Picture – Ready To Make My Shield – David L Cunix

Tuesday, May 26, 2020

Sounding The Alarm



The focus of this blog, Health Insurance Issues With Dave, is, first and foremost, insurance, the way most Americans access and pay for health care.  There are three key players in this process: the medical providers, the insurance companies, and the government.  The medical provider section includes doctors, hospitals, pharmaceutical companies and everyone/everything else involved in the delivery of care.  The insurance companies serve both to organize the market and as a useful buffer between the providers and the patients.  And the government writes the rules, pays a huge portion of the bills through Medicare and Medicaid, and significantly impacts the pricing.  There is a natural push and pull in this process.  The American public benefits when all three sectors work towards a common good (Enlightened Self-Interest).  That isn’t easy and it depends on a determined focus and an honest effort.  To be clear, determined focus and honest efforts don’t guarantee success.  A lack of either determined focus or honest effort guarantee failure.


Deep In The Heart(less) Of Texas was posted on September 9, 2018.  This was the first blog dedicated to the Texas lawsuit, the attempt to have the courts declare the Patient Protection and Affordable Care Act (Obamacare) unconstitutional.  Today’s post will be the 14th warning of the havoc this could cause.  Yes, I keep sounding the alarm.  There isn’t any good will, focus, or honest effort involved in the promotion of this lawsuit.  And it only got worse when Donald Trump decided to champion its cause.

The sudden elimination of Obamacare without a replacement would terminate health insurance for millions of Americans.  This is so important that I was happy to see an article in Sunday’s (5/24/2020) Plain Dealer on the issue.  “If Obamacare was overturned, what would it mean here?” was written by Sabrina Eaton.  Welcome to the conversation!

Please read her article.  There is nothing, absolutely nothing, that contradicts my 13 previous posts.  I will note that Ms. Eaton bothered to contact Senator Portman’s office for the story.  He predictably declined to comment on the court case, but his spokesman did note that premiums have gone up.  I would never contact Senator Portman’s office about a solution or improvement to our health care system for the same reason you wouldn’t bother to call my Rabbi for a ham recipe.  But she tried.

As previously noted, I was both surprised and pleased to see this coverage in the Plain Dealer.  Considering the potential impact on our area, I expected them to sound the alarm regularly.  Imagine my shock when I went to their website to link this article.  It took some effort to find it.  Ms.
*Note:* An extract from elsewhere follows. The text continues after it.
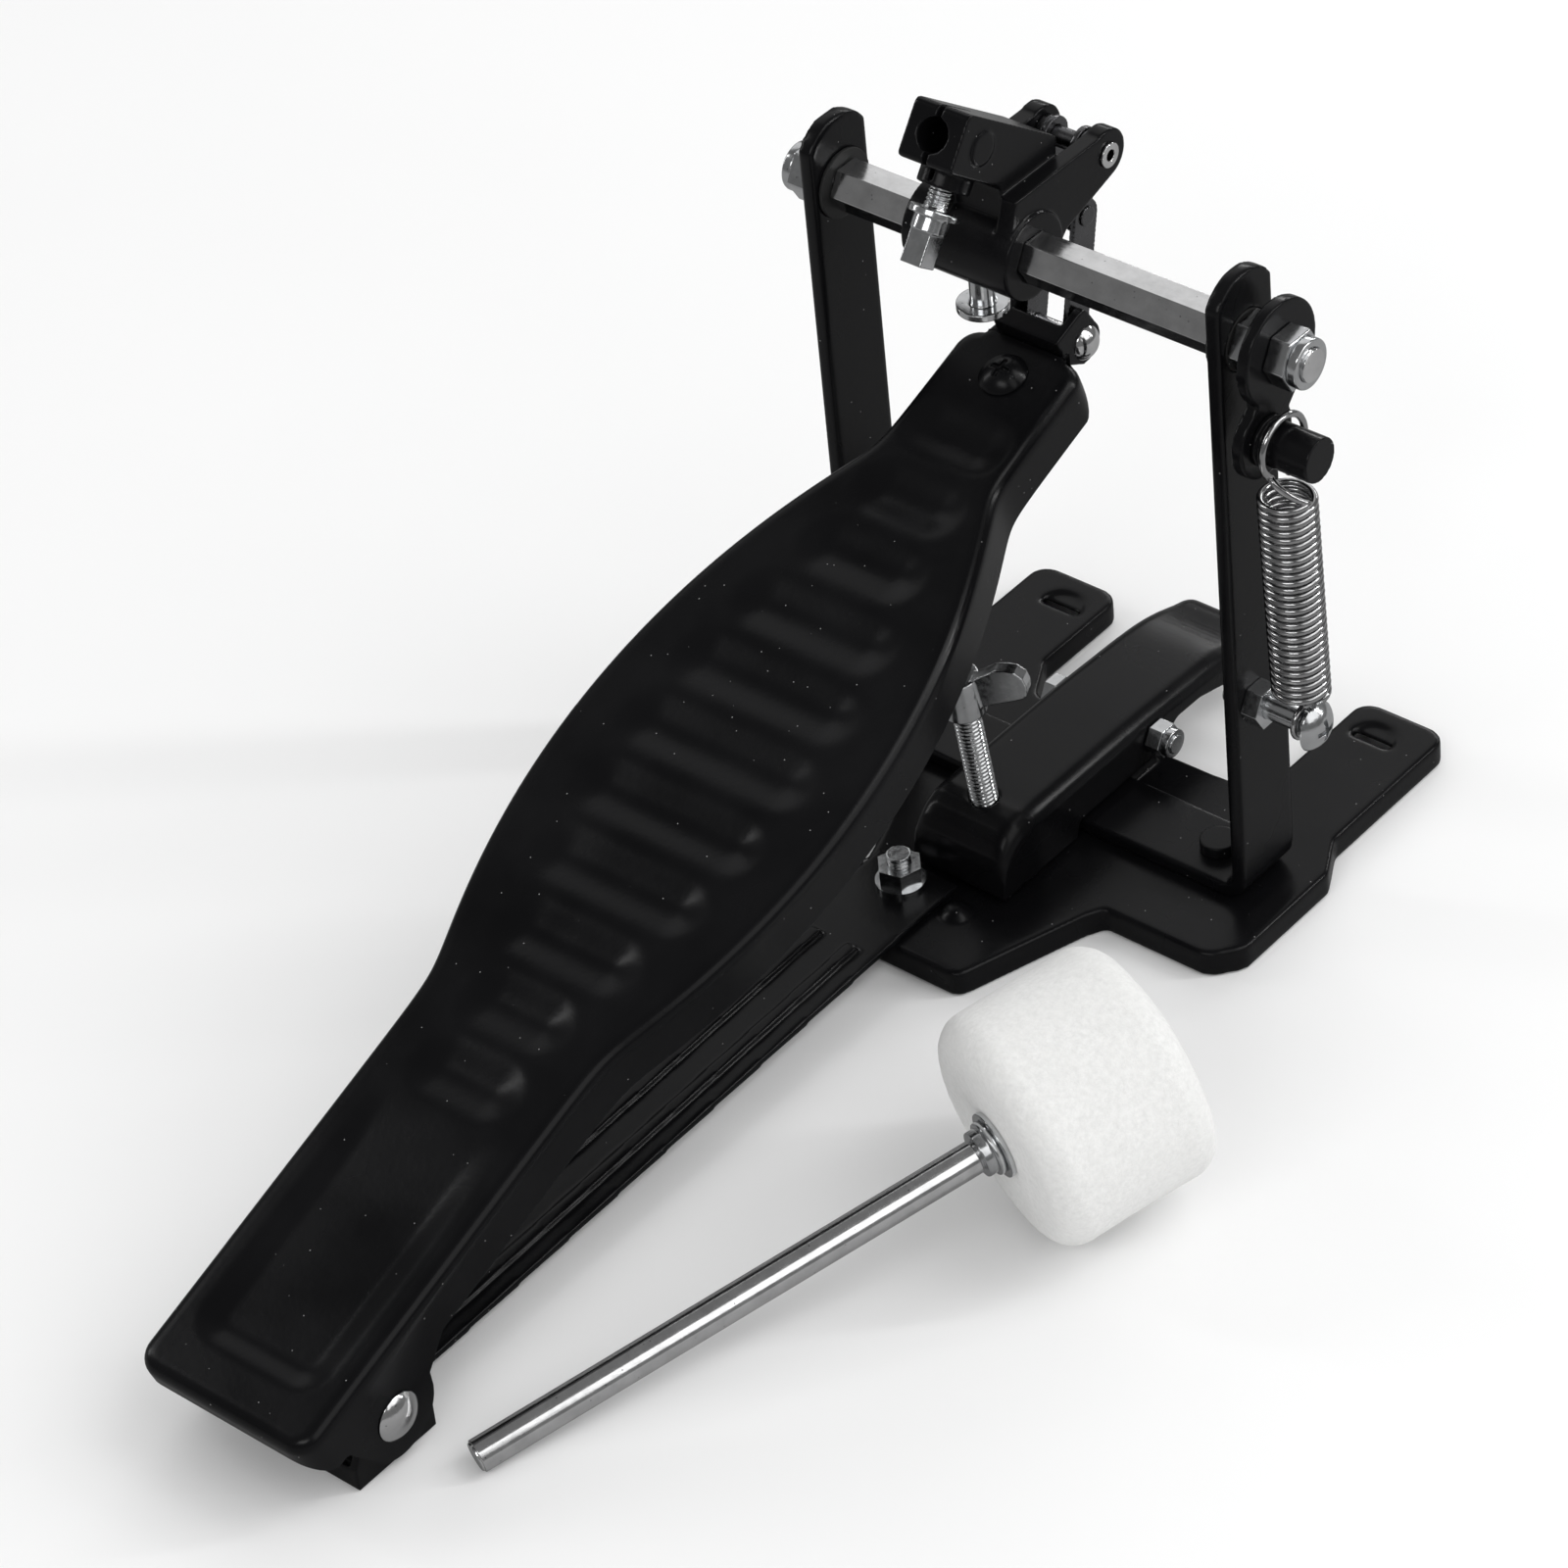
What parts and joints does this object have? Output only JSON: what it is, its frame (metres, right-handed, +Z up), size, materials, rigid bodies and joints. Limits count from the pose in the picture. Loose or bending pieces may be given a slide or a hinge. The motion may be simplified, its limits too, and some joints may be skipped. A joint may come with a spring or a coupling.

Eaton’s article was posted on Cleveland.com on May 8, 2020, over two weeks earlier!  I guess Greater Clevelanders are lucky that there was so little going on this Memorial Day weekend that her article finally made it to print.  And though I have readers across the country, I would never compare the reach of my little blog to the readership of the once formidable Plain Dealer or its disorganized website.  An issue that impacts nearly 20% of our nation’s economy, the lives of millions of Ohioans, and the financial stability of our hospitals deserves our attention.  In the old days we could count on our newspapers to bring us the information we needed.

Will the Texas lawsuit succeed?  Stranger things have happened.  I promise to keep you informed.  And to keep sounding the alarm.